MATERIAL PROVIDED »
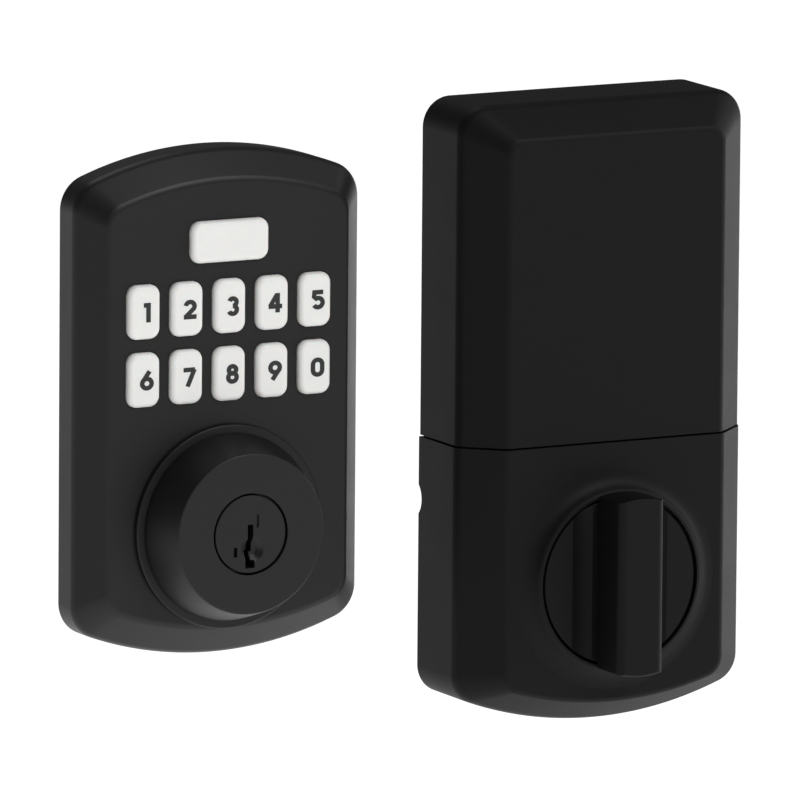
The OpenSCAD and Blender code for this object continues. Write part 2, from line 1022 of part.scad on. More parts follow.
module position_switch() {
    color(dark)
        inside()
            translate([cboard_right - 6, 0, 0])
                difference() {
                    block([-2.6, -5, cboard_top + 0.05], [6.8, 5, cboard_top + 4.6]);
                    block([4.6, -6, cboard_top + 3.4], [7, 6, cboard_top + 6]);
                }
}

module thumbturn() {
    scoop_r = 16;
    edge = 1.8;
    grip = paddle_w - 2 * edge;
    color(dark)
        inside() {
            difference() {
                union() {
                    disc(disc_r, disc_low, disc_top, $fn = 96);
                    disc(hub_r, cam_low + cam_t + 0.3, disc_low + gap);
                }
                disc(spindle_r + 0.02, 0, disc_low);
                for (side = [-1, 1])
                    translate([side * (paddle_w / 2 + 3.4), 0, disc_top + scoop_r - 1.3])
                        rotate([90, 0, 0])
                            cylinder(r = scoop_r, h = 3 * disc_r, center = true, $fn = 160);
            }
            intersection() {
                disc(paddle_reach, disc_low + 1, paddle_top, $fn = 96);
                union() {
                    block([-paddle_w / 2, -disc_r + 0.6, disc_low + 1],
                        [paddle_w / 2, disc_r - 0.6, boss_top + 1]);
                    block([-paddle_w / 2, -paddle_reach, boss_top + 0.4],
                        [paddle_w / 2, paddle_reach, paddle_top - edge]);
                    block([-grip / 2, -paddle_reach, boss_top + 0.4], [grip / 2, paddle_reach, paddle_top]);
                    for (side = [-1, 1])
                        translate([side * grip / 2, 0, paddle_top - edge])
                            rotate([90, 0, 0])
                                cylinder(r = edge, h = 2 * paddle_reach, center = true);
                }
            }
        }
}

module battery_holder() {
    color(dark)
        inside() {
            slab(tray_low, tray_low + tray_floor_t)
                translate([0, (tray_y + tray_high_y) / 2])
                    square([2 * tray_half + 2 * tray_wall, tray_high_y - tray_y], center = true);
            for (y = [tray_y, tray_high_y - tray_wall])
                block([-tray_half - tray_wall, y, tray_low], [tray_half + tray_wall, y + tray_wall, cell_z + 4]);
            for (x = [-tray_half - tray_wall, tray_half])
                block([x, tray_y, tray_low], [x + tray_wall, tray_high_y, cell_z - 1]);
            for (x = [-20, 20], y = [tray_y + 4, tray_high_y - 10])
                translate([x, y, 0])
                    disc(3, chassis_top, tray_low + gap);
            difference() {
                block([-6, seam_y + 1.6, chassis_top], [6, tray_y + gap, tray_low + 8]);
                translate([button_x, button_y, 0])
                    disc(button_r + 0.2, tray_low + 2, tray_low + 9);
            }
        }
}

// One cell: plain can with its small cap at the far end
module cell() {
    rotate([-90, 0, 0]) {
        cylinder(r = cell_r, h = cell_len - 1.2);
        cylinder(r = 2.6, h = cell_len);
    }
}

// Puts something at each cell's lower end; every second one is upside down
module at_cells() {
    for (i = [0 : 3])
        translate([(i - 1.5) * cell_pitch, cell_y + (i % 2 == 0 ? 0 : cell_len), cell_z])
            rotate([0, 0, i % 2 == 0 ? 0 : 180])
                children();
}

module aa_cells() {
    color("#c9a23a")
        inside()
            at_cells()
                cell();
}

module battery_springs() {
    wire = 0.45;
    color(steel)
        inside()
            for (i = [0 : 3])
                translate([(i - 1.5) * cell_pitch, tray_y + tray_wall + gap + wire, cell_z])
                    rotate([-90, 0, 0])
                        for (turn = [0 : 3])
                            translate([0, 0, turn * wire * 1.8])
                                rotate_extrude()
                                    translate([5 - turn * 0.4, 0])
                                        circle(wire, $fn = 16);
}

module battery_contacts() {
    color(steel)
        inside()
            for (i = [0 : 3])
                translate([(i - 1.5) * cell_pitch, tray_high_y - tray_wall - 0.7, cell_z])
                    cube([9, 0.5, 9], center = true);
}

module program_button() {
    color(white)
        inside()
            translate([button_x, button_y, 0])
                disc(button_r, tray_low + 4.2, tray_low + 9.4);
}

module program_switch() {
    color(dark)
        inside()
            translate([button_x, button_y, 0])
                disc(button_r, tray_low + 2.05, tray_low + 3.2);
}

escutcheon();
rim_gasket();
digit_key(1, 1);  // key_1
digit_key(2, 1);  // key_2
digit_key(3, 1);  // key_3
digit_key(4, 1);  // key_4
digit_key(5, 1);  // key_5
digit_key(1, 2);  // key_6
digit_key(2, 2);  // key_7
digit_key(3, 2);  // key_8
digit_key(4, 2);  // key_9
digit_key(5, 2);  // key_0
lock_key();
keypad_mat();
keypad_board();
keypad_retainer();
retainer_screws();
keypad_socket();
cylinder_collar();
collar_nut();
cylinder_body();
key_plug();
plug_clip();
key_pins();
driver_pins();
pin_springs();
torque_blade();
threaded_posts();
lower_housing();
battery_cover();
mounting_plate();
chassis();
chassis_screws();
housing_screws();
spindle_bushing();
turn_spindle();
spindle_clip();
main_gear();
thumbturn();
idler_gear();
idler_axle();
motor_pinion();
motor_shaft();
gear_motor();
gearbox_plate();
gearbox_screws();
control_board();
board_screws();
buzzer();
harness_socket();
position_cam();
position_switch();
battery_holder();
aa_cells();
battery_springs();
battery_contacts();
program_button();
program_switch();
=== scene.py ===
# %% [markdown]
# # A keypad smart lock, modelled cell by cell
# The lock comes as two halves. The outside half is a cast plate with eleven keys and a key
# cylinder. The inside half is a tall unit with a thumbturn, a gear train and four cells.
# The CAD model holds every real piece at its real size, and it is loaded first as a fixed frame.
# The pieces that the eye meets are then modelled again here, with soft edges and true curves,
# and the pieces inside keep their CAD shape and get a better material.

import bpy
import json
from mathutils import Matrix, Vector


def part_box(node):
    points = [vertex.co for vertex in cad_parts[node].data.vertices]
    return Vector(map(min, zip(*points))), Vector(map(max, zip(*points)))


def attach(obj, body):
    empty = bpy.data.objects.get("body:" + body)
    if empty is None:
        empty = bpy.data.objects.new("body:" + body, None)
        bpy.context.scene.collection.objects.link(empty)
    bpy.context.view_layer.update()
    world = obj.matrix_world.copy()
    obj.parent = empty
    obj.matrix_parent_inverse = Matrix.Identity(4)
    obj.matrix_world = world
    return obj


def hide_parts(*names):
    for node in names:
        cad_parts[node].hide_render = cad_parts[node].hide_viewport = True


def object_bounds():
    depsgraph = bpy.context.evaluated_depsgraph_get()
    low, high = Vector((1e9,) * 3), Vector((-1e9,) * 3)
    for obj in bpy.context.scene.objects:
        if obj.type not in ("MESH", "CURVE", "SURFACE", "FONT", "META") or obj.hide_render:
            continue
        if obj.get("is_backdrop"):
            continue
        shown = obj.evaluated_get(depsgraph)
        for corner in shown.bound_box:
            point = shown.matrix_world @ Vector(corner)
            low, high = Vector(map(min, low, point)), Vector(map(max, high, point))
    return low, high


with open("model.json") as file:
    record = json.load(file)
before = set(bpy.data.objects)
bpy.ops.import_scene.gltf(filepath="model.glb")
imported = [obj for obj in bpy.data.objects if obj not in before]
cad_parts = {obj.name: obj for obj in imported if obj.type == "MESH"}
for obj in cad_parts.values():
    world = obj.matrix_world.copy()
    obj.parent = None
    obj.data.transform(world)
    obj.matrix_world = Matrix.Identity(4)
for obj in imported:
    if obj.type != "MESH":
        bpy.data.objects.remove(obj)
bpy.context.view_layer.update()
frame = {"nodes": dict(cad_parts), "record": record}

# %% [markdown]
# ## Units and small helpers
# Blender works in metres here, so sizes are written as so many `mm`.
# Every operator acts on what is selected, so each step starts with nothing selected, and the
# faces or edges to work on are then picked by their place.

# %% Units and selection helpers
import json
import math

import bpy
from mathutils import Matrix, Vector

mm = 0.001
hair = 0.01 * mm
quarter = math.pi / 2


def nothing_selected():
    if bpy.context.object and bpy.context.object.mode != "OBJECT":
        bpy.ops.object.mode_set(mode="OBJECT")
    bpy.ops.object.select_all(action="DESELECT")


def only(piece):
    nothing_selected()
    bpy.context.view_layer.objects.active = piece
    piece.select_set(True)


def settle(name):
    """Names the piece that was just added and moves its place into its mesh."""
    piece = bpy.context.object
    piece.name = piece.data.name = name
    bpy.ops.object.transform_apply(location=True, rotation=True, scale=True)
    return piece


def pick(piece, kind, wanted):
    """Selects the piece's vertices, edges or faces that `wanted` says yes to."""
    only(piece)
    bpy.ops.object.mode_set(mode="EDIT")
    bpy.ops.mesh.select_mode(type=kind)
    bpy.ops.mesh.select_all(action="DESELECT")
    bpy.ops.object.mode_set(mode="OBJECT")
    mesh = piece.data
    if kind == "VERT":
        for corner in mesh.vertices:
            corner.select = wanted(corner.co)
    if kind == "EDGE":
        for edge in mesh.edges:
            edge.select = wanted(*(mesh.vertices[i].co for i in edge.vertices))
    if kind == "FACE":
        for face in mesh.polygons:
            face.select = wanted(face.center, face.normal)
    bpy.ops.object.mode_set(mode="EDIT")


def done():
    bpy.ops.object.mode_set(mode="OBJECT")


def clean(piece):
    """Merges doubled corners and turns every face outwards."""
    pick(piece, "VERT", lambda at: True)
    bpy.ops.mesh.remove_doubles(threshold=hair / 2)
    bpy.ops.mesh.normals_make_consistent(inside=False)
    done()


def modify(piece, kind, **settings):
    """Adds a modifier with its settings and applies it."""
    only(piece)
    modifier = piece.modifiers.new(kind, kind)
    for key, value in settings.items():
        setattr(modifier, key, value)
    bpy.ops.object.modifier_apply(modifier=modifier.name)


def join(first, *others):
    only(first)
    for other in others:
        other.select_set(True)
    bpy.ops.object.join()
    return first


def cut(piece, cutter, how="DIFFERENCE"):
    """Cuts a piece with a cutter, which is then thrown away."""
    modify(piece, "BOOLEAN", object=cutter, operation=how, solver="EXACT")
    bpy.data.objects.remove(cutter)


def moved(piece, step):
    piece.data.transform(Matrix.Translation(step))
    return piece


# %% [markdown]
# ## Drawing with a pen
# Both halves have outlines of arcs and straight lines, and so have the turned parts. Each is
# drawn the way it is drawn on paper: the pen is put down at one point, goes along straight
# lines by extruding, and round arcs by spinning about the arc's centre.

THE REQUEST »
Working from the data above, extract solely the lines from the one containing "shown = obj.evaluated_get(depsgraph)" through the one containing "before = set(bpy.data.objects)", exactly as they appear, both included.

TASK RESPONSE »
        shown = obj.evaluated_get(depsgraph)
        for corner in shown.bound_box:
            point = shown.matrix_world @ Vector(corner)
            low, high = Vector(map(min, low, point)), Vector(map(max, high, point))
    return low, high


with open("model.json") as file:
    record = json.load(file)
before = set(bpy.data.objects)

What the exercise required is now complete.